*GOAL*:
Set down, please, exactly the lines below that run from the line with "Write part 2 of" to the line with "return thing", both lines included.

Records with modeling code
___

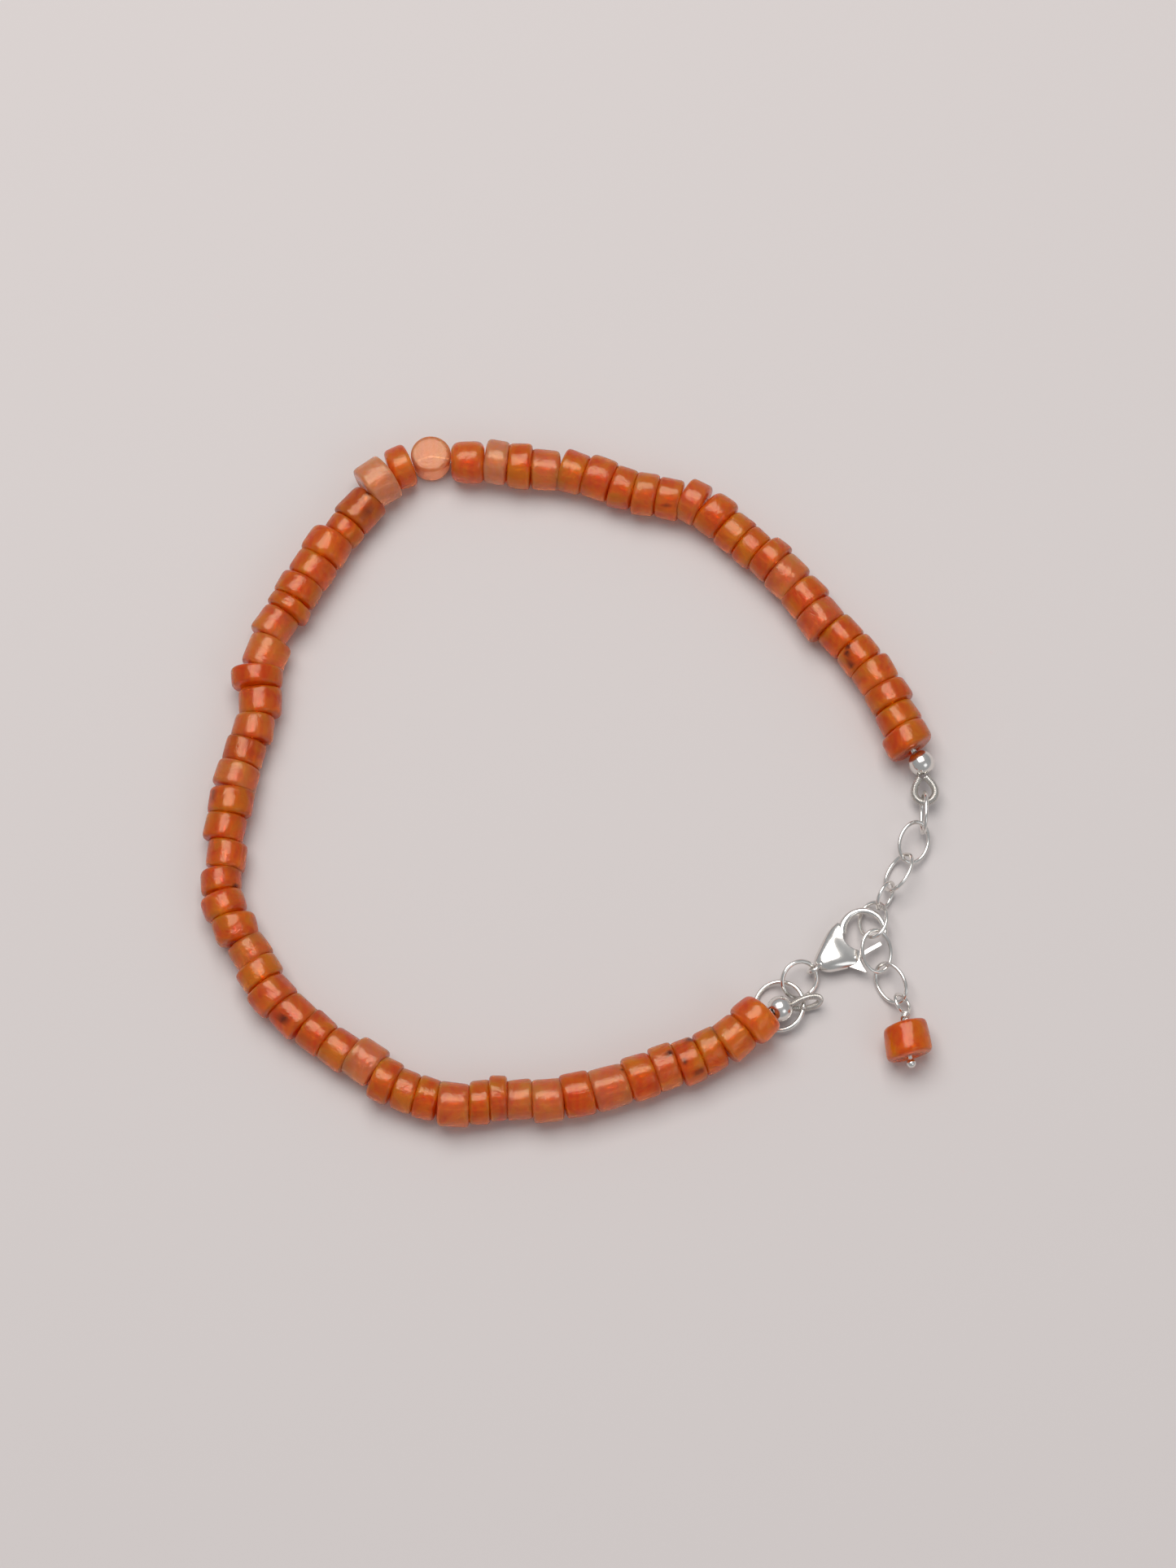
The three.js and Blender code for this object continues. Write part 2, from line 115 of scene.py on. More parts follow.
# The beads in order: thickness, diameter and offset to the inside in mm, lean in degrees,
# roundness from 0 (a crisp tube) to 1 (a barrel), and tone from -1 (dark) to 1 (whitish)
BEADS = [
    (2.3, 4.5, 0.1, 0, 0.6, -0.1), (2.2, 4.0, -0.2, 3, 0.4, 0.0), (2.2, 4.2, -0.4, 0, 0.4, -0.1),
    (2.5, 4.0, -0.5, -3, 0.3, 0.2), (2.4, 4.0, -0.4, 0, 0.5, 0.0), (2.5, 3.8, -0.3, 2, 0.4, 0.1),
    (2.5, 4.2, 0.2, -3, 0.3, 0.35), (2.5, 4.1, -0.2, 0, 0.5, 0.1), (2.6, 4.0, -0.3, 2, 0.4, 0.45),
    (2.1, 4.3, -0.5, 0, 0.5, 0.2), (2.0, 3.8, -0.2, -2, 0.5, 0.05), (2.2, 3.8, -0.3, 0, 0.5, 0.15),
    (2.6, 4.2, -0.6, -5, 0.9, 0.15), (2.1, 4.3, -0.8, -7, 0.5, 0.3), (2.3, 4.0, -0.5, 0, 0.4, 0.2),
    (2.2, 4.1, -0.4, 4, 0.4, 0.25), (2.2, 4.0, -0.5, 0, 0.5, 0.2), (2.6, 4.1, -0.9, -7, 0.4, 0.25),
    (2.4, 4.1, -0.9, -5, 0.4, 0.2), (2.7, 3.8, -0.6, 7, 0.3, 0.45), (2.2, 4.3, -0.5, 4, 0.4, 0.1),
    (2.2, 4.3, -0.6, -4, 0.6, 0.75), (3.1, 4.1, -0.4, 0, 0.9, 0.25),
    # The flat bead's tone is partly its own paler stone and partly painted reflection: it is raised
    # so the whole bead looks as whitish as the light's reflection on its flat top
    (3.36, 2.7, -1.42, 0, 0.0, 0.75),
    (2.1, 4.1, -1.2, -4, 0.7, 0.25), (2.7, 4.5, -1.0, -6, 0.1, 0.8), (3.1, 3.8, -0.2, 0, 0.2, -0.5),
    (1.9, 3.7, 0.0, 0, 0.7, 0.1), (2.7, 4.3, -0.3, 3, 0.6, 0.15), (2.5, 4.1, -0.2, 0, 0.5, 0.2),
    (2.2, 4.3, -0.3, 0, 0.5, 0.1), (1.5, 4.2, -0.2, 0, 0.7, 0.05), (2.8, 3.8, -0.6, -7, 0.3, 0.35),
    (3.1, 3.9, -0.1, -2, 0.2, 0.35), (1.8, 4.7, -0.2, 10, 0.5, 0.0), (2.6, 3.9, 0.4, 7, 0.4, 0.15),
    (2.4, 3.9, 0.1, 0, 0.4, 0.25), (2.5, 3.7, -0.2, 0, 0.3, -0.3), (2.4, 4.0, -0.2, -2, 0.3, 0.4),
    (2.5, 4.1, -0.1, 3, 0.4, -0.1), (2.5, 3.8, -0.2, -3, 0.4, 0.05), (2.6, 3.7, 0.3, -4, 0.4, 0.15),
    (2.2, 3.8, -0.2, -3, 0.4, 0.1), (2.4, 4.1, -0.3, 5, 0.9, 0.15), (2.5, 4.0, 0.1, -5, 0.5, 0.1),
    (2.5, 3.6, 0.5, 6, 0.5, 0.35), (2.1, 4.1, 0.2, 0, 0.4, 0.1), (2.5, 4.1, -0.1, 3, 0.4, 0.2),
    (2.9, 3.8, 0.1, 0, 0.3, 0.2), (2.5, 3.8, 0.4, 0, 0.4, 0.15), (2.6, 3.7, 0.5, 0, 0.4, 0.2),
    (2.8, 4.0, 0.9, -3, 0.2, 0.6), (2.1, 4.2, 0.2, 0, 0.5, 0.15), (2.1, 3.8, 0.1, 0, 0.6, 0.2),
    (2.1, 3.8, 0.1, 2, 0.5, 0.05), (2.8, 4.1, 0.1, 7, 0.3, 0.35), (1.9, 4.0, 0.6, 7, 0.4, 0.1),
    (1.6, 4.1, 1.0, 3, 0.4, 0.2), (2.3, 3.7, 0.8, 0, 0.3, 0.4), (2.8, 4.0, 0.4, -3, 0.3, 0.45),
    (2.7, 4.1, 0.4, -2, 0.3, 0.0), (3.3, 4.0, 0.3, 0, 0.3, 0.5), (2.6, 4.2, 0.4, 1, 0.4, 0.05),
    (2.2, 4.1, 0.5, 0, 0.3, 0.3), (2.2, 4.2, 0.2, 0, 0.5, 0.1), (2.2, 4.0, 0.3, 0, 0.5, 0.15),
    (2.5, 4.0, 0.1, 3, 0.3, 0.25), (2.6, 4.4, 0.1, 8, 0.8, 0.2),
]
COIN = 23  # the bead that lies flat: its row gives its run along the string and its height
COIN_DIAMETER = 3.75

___

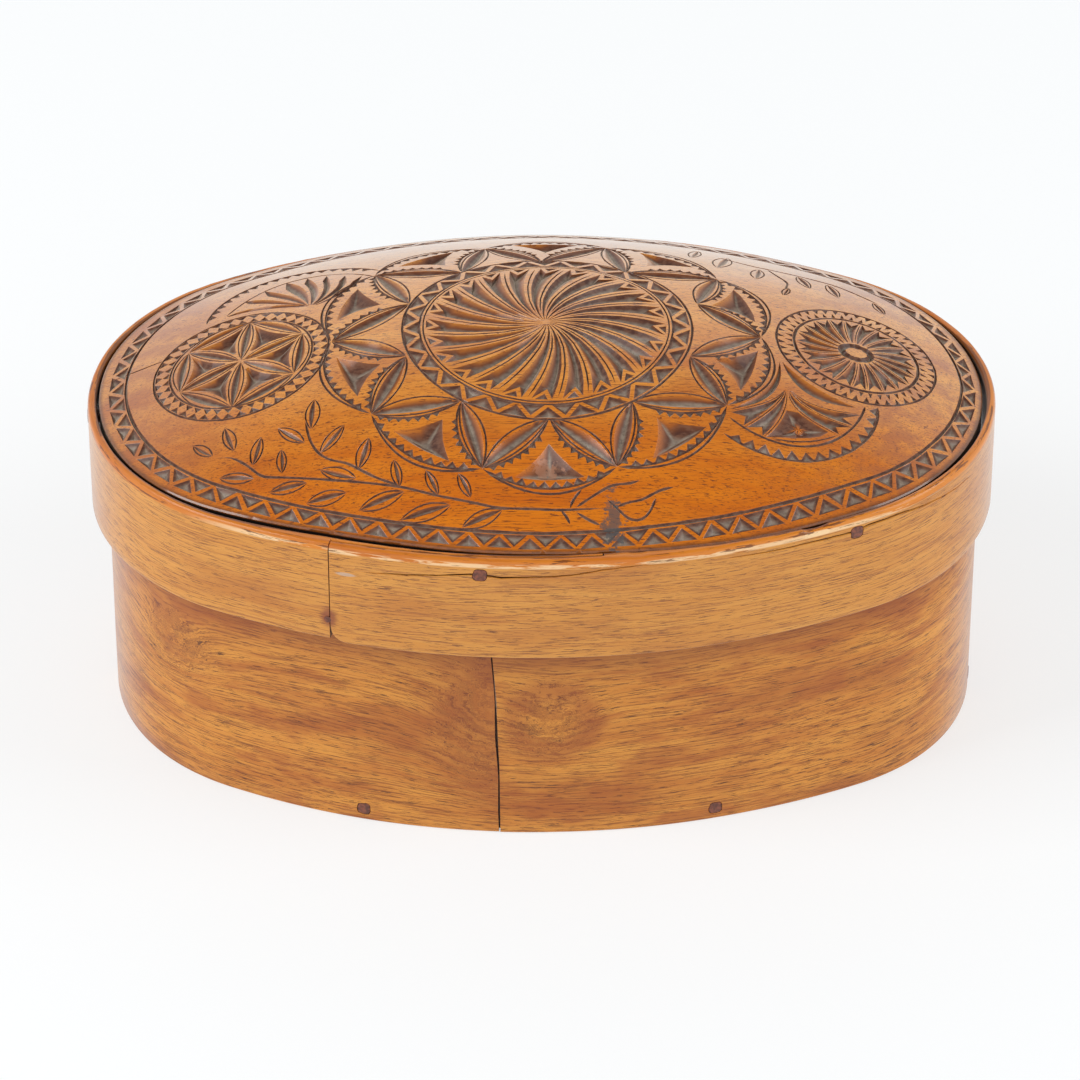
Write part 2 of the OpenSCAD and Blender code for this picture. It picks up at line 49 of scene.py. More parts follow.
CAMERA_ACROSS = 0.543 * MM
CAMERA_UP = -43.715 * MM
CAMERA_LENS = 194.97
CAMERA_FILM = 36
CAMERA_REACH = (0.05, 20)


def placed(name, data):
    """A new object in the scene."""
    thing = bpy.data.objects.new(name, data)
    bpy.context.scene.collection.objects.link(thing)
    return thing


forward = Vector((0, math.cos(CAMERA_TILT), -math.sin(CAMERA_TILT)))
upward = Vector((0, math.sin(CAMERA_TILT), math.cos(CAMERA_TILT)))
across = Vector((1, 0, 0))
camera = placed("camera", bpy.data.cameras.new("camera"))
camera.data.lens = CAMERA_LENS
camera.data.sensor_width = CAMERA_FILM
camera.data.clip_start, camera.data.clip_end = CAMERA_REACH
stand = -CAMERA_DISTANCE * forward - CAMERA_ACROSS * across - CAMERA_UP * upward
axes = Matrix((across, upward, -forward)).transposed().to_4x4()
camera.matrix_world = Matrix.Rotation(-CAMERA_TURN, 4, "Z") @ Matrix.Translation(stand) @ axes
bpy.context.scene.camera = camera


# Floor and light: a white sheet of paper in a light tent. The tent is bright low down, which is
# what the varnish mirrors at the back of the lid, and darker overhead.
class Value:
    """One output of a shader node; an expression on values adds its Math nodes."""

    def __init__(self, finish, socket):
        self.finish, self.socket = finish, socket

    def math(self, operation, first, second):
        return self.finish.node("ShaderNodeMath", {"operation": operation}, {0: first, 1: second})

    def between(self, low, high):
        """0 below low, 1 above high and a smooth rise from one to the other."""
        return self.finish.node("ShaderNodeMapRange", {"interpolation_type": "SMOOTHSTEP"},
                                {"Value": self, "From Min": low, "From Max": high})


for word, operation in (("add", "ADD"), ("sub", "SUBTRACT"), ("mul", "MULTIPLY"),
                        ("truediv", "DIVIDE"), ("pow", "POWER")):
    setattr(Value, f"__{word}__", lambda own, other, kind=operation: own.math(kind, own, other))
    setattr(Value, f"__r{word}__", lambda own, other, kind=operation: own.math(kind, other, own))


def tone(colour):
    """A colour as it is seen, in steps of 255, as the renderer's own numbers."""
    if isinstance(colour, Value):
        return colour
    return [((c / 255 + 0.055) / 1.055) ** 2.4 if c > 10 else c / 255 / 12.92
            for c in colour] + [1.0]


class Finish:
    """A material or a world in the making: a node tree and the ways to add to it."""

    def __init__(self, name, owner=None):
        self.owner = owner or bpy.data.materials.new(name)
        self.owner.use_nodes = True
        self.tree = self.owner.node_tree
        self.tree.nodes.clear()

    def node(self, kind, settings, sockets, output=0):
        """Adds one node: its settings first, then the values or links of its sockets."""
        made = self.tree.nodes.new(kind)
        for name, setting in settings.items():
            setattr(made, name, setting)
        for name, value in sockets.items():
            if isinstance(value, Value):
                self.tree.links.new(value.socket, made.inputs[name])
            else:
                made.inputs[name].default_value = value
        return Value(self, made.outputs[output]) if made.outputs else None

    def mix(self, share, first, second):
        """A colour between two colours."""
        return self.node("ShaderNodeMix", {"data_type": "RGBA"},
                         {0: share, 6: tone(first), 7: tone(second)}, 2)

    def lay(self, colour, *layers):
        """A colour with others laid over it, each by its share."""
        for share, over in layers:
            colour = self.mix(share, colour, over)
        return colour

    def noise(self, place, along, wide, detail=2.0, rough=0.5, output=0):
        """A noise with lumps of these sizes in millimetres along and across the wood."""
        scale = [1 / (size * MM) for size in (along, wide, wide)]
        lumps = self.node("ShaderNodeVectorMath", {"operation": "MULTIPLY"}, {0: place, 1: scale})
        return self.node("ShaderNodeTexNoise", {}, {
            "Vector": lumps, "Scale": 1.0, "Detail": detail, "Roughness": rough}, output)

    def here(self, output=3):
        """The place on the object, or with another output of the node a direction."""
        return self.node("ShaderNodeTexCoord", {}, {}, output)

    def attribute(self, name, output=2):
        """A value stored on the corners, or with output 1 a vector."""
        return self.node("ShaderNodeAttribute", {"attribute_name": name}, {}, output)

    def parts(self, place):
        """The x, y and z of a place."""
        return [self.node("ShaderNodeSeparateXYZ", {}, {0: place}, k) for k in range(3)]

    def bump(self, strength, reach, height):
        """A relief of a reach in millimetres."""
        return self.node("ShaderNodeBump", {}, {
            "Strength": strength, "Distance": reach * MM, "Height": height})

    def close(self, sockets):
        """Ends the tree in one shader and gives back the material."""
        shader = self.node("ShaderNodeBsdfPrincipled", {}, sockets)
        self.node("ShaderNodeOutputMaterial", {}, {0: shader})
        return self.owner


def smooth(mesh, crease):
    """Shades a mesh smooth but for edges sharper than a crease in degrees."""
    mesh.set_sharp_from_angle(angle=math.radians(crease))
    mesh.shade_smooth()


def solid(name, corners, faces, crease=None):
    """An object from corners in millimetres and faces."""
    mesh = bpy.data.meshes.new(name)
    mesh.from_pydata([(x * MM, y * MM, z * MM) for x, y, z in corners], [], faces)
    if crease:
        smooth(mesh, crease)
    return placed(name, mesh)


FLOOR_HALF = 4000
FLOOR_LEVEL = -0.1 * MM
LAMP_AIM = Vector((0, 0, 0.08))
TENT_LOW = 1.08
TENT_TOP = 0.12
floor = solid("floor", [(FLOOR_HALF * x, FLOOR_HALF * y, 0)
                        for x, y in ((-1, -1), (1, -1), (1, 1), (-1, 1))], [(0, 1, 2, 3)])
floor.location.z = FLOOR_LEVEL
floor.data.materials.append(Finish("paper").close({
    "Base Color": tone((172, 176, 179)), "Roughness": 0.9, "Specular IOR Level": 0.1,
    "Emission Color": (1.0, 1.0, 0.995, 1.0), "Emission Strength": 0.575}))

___

*RESULT OF THE TASK*:
Write part 2 of the OpenSCAD and Blender code for this picture. It picks up at line 49 of scene.py. More parts follow.
CAMERA_ACROSS = 0.543 * MM
CAMERA_UP = -43.715 * MM
CAMERA_LENS = 194.97
CAMERA_FILM = 36
CAMERA_REACH = (0.05, 20)


def placed(name, data):
    """A new object in the scene."""
    thing = bpy.data.objects.new(name, data)
    bpy.context.scene.collection.objects.link(thing)
    return thing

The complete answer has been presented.